**Material:**

* * * * *

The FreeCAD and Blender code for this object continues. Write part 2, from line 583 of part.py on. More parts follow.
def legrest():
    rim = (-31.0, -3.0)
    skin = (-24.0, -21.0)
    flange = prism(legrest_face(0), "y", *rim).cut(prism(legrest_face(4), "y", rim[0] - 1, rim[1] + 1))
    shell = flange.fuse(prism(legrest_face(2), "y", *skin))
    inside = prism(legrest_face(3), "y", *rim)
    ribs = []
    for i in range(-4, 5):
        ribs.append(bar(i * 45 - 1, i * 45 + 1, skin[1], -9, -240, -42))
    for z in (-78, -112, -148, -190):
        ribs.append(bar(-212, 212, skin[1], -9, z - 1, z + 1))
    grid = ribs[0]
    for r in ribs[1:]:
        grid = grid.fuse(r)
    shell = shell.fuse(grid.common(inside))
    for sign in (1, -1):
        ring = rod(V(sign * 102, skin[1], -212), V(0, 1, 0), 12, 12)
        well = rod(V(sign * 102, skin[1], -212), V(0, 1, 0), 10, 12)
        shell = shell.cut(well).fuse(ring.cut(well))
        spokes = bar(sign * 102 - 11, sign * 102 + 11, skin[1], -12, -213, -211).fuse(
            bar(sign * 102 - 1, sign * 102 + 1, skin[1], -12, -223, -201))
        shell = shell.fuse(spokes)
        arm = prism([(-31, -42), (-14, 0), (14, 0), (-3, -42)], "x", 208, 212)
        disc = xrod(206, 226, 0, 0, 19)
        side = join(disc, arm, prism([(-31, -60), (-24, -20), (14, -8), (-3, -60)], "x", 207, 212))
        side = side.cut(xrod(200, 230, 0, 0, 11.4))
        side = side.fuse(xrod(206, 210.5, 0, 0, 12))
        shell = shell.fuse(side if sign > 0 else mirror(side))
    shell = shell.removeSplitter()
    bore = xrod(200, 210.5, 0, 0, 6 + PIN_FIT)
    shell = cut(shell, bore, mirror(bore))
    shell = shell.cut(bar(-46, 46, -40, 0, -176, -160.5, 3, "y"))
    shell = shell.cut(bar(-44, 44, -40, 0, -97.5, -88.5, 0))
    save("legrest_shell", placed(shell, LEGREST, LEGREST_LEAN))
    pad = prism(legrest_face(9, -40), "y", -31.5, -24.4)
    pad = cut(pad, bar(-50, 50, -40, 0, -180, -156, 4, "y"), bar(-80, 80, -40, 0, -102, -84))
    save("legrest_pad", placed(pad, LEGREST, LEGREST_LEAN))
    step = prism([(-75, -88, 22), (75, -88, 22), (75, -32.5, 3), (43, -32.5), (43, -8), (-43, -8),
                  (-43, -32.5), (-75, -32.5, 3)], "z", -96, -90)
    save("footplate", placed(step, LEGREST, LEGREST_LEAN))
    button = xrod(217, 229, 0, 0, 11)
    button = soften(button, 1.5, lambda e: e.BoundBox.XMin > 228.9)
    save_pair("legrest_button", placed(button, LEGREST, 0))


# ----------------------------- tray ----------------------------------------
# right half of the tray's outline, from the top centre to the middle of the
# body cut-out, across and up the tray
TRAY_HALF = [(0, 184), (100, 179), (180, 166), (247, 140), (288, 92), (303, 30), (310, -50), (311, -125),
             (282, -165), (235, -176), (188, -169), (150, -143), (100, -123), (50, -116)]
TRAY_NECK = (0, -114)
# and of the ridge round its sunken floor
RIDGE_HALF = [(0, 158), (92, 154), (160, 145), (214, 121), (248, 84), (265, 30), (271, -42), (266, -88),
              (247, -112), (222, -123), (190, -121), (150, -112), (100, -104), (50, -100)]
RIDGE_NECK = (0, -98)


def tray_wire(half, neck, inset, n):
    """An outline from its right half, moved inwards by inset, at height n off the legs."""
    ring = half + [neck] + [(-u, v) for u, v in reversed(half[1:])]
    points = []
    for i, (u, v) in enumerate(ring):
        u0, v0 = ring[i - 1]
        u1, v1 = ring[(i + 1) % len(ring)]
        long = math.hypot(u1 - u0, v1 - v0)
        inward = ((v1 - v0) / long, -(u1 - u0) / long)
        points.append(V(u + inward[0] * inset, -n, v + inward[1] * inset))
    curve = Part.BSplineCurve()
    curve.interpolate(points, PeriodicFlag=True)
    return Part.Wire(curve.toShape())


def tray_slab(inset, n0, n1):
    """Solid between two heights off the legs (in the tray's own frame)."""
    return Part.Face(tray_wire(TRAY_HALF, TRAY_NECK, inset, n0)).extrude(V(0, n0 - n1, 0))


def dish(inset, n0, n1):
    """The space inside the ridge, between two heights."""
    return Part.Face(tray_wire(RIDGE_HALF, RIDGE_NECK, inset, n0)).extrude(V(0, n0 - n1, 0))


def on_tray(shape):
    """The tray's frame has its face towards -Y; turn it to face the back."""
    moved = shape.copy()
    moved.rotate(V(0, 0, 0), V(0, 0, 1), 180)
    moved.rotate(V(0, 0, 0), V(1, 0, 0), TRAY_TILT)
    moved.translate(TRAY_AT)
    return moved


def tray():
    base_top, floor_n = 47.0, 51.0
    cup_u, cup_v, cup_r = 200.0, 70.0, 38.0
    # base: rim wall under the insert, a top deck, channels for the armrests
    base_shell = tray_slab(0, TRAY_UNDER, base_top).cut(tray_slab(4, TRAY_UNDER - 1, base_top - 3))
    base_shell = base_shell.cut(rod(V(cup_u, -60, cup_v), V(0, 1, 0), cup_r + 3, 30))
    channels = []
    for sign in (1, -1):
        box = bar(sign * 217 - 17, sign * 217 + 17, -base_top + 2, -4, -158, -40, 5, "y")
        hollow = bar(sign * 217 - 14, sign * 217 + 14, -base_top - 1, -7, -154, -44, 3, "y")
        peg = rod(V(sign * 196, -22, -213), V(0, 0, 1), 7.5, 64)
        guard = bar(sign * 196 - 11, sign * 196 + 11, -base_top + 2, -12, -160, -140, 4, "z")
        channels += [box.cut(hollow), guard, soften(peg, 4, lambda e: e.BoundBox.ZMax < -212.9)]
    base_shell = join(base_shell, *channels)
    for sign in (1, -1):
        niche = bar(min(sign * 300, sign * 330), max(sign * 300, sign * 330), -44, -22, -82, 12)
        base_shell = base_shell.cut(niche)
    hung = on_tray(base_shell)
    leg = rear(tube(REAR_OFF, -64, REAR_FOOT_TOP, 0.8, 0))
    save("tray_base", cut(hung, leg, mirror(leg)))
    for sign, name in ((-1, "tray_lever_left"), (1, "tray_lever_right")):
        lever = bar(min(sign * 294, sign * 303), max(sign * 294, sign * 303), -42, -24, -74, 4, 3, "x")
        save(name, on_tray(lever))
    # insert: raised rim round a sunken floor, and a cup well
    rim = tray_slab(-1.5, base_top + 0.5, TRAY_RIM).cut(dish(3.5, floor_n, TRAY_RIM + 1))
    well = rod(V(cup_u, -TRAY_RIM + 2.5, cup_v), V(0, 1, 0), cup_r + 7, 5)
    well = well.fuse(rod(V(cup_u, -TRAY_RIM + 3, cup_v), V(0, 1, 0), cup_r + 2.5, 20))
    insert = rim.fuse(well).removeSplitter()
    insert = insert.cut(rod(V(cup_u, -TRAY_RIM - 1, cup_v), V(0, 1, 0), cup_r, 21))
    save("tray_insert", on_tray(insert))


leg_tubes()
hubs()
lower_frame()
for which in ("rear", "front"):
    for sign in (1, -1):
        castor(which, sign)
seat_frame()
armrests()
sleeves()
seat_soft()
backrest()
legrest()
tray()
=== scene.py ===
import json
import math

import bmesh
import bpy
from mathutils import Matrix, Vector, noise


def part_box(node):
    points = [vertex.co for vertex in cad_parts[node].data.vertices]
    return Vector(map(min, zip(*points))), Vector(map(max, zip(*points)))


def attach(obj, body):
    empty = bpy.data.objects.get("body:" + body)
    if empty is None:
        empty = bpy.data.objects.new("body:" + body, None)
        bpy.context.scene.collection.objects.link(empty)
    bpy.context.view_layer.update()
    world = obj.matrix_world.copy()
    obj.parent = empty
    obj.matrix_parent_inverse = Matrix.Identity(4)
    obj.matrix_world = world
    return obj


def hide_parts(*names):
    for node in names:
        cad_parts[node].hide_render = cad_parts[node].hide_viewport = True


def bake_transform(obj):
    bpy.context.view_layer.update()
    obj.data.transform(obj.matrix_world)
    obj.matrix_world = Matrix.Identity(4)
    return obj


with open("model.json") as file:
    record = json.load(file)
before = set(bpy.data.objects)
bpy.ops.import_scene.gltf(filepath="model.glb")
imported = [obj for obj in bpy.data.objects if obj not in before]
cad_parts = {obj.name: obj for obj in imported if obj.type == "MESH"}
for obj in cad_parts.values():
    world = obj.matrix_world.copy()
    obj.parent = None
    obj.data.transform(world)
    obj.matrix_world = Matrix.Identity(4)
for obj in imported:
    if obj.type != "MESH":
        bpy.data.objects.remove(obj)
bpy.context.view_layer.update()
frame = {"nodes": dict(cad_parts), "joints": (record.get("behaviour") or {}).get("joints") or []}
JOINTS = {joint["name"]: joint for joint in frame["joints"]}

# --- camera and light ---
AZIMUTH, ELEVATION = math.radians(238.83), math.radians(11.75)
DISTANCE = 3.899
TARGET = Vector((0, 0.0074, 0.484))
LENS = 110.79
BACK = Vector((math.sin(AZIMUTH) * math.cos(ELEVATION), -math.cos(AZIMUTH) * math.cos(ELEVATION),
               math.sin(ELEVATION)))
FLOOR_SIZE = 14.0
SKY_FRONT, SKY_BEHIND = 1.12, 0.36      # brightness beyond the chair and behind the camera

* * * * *

**What needs to be done:** Find the line that contains "leg_tubes()" in the listing above. Retype it and every line after it up to the last, exactly, and nothing else.

**Exercise output:**
leg_tubes()
hubs()
lower_frame()
for which in ("rear", "front"):
    for sign in (1, -1):
        castor(which, sign)
seat_frame()
armrests()
sleeves()
seat_soft()
backrest()
legrest()
tray()
=== scene.py ===
import json
import math

import bmesh
import bpy
from mathutils import Matrix, Vector, noise


def part_box(node):
    points = [vertex.co for vertex in cad_parts[node].data.vertices]
    return Vector(map(min, zip(*points))), Vector(map(max, zip(*points)))


def attach(obj, body):
    empty = bpy.data.objects.get("body:" + body)
    if empty is None:
        empty = bpy.data.objects.new("body:" + body, None)
        bpy.context.scene.collection.objects.link(empty)
    bpy.context.view_layer.update()
    world = obj.matrix_world.copy()
    obj.parent = empty
    obj.matrix_parent_inverse = Matrix.Identity(4)
    obj.matrix_world = world
    return obj


def hide_parts(*names):
    for node in names:
        cad_parts[node].hide_render = cad_parts[node].hide_viewport = True


def bake_transform(obj):
    bpy.context.view_layer.update()
    obj.data.transform(obj.matrix_world)
    obj.matrix_world = Matrix.Identity(4)
    return obj


with open("model.json") as file:
    record = json.load(file)
before = set(bpy.data.objects)
bpy.ops.import_scene.gltf(filepath="model.glb")
imported = [obj for obj in bpy.data.objects if obj not in before]
cad_parts = {obj.name: obj for obj in imported if obj.type == "MESH"}
for obj in cad_parts.values():
    world = obj.matrix_world.copy()
    obj.parent = None
    obj.data.transform(world)
    obj.matrix_world = Matrix.Identity(4)
for obj in imported:
    if obj.type != "MESH":
        bpy.data.objects.remove(obj)
bpy.context.view_layer.update()
frame = {"nodes": dict(cad_parts), "joints": (record.get("behaviour") or {}).get("joints") or []}
JOINTS = {joint["name"]: joint for joint in frame["joints"]}

# --- camera and light ---
AZIMUTH, ELEVATION = math.radians(238.83), math.radians(11.75)
DISTANCE = 3.899
TARGET = Vector((0, 0.0074, 0.484))
LENS = 110.79
BACK = Vector((math.sin(AZIMUTH) * math.cos(ELEVATION), -math.cos(AZIMUTH) * math.cos(ELEVATION),
               math.sin(ELEVATION)))
FLOOR_SIZE = 14.0
SKY_FRONT, SKY_BEHIND = 1.12, 0.36      # brightness beyond the chair and behind the camera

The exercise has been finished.